Dataset content:
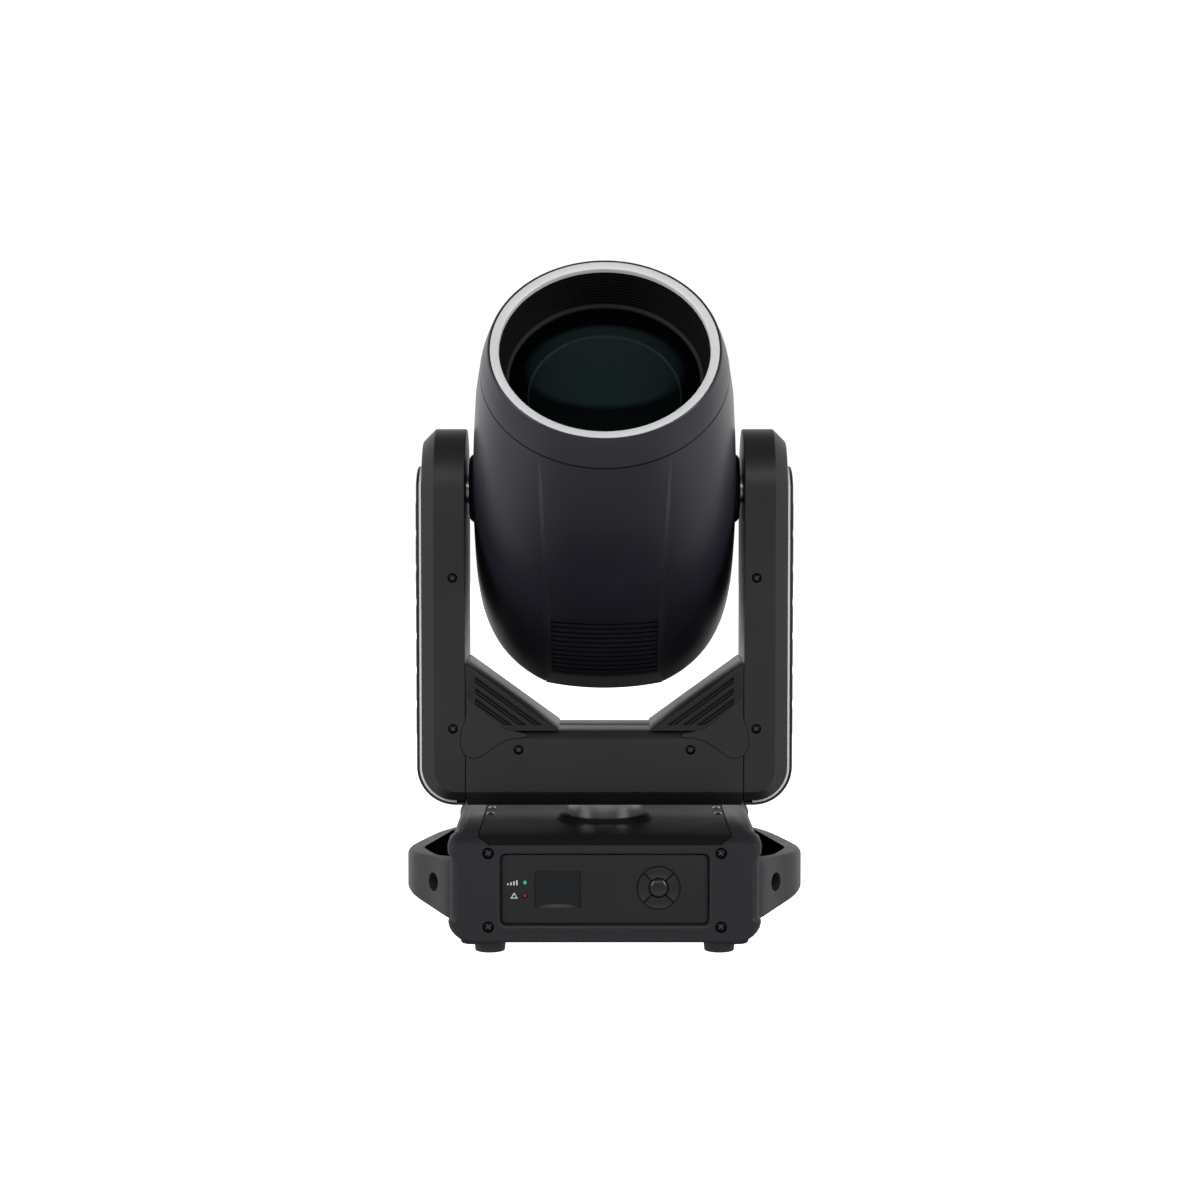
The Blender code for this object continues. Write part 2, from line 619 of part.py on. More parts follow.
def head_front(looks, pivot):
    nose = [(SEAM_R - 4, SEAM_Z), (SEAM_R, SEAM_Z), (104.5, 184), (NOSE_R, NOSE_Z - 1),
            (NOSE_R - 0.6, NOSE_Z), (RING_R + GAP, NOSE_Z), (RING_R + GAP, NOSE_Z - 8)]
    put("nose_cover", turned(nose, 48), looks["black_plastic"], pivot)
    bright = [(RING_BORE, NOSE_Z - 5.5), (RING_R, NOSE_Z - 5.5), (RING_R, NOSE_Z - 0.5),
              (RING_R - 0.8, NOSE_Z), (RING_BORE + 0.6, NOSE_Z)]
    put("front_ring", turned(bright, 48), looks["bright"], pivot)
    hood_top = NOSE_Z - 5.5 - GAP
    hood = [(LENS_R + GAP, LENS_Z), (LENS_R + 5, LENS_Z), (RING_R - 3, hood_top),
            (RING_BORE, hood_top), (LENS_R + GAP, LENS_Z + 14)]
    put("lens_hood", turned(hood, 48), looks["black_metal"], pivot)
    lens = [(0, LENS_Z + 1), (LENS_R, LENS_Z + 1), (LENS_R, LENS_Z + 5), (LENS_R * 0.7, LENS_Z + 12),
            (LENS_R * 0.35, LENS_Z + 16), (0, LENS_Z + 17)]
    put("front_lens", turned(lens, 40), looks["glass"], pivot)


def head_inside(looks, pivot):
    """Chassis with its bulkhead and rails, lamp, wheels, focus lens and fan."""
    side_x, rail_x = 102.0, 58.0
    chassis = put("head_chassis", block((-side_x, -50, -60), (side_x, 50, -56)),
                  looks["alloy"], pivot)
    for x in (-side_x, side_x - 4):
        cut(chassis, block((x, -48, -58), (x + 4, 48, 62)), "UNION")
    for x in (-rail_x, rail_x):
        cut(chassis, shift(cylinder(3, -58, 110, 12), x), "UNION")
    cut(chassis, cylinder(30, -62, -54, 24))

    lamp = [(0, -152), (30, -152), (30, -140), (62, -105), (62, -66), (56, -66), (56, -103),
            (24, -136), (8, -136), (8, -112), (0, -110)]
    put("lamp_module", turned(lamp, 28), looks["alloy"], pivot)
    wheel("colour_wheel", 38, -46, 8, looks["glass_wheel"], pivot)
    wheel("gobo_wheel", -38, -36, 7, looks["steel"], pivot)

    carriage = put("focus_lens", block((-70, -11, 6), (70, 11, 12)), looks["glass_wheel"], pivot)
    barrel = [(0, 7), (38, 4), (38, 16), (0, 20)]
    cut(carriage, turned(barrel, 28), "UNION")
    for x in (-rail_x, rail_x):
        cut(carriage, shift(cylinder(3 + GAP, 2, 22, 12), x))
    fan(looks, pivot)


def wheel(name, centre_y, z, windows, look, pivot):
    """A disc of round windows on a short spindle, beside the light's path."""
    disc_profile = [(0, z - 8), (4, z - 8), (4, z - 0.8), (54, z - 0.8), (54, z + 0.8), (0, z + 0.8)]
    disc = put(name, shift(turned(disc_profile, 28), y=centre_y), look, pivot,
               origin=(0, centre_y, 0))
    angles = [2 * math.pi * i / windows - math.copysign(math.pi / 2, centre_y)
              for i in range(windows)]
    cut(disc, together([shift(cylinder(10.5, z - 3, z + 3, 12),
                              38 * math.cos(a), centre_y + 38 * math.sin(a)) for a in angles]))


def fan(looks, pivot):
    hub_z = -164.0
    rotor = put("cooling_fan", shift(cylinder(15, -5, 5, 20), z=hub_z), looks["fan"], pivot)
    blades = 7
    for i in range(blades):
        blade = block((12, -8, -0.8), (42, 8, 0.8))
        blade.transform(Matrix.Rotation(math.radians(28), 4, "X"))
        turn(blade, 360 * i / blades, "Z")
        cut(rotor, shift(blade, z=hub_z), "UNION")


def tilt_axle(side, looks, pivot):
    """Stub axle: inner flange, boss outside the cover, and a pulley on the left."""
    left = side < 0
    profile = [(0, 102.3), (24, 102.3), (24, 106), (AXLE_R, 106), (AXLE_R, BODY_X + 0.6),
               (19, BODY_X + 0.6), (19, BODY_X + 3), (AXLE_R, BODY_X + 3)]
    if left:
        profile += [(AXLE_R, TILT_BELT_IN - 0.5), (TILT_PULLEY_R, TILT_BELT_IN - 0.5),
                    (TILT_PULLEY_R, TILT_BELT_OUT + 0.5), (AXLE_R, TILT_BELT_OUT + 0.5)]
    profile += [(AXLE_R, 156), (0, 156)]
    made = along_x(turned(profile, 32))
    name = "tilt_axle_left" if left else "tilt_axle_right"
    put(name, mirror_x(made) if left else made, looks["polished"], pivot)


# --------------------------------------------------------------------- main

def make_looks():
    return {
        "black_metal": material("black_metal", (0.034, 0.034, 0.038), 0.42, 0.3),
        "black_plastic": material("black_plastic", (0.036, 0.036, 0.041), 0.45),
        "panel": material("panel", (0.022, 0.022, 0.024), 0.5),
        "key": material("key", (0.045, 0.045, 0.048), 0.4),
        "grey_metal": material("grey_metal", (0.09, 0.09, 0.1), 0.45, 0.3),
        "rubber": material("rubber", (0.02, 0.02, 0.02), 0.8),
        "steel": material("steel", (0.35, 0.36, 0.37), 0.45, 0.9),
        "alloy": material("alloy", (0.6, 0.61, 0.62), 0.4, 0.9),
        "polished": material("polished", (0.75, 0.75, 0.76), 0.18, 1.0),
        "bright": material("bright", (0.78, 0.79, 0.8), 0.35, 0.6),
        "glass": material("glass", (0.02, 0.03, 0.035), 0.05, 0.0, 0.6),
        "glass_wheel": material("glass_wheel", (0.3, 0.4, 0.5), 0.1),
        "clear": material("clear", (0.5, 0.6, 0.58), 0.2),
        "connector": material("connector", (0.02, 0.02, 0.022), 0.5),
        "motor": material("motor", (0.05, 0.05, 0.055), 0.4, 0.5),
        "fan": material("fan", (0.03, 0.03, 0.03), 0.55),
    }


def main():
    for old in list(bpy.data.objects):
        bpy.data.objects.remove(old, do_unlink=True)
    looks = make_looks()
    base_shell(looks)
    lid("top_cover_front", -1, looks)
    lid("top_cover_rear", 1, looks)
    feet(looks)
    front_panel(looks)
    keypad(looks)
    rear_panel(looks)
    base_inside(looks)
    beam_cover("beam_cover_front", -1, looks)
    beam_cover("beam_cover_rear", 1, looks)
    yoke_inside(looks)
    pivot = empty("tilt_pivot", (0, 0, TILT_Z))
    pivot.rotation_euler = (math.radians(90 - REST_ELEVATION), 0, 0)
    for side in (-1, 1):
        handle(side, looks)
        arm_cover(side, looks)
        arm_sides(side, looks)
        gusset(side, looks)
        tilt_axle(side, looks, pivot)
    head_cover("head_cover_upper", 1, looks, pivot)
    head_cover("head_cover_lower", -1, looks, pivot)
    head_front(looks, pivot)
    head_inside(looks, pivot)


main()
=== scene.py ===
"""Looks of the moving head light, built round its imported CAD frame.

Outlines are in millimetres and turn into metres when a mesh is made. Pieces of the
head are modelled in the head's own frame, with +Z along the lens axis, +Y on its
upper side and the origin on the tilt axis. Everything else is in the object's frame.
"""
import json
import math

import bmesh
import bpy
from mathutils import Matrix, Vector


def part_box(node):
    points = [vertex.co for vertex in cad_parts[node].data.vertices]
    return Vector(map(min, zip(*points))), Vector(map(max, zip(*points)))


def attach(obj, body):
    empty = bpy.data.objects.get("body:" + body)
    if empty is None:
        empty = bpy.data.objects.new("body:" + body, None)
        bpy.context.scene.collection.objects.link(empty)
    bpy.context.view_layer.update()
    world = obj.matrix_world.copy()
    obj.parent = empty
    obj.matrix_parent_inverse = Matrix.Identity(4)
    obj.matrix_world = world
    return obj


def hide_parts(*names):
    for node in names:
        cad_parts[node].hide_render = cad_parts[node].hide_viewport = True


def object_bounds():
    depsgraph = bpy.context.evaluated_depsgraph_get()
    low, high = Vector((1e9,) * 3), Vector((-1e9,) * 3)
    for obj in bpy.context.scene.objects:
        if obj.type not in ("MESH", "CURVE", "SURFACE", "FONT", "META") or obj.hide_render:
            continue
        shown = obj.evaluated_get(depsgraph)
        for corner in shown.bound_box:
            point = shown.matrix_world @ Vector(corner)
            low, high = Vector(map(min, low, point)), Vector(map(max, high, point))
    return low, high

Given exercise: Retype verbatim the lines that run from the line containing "-1, looks, pivot)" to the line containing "if obj.type not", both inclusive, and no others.

Result:
    head_cover("head_cover_lower", -1, looks, pivot)
    head_front(looks, pivot)
    head_inside(looks, pivot)


main()
=== scene.py ===
"""Looks of the moving head light, built round its imported CAD frame.

Outlines are in millimetres and turn into metres when a mesh is made. Pieces of the
head are modelled in the head's own frame, with +Z along the lens axis, +Y on its
upper side and the origin on the tilt axis. Everything else is in the object's frame.
"""
import json
import math

import bmesh
import bpy
from mathutils import Matrix, Vector


def part_box(node):
    points = [vertex.co for vertex in cad_parts[node].data.vertices]
    return Vector(map(min, zip(*points))), Vector(map(max, zip(*points)))


def attach(obj, body):
    empty = bpy.data.objects.get("body:" + body)
    if empty is None:
        empty = bpy.data.objects.new("body:" + body, None)
        bpy.context.scene.collection.objects.link(empty)
    bpy.context.view_layer.update()
    world = obj.matrix_world.copy()
    obj.parent = empty
    obj.matrix_parent_inverse = Matrix.Identity(4)
    obj.matrix_world = world
    return obj


def hide_parts(*names):
    for node in names:
        cad_parts[node].hide_render = cad_parts[node].hide_viewport = True


def object_bounds():
    depsgraph = bpy.context.evaluated_depsgraph_get()
    low, high = Vector((1e9,) * 3), Vector((-1e9,) * 3)
    for obj in bpy.context.scene.objects:
        if obj.type not in ("MESH", "CURVE", "SURFACE", "FONT", "META") or obj.hide_render:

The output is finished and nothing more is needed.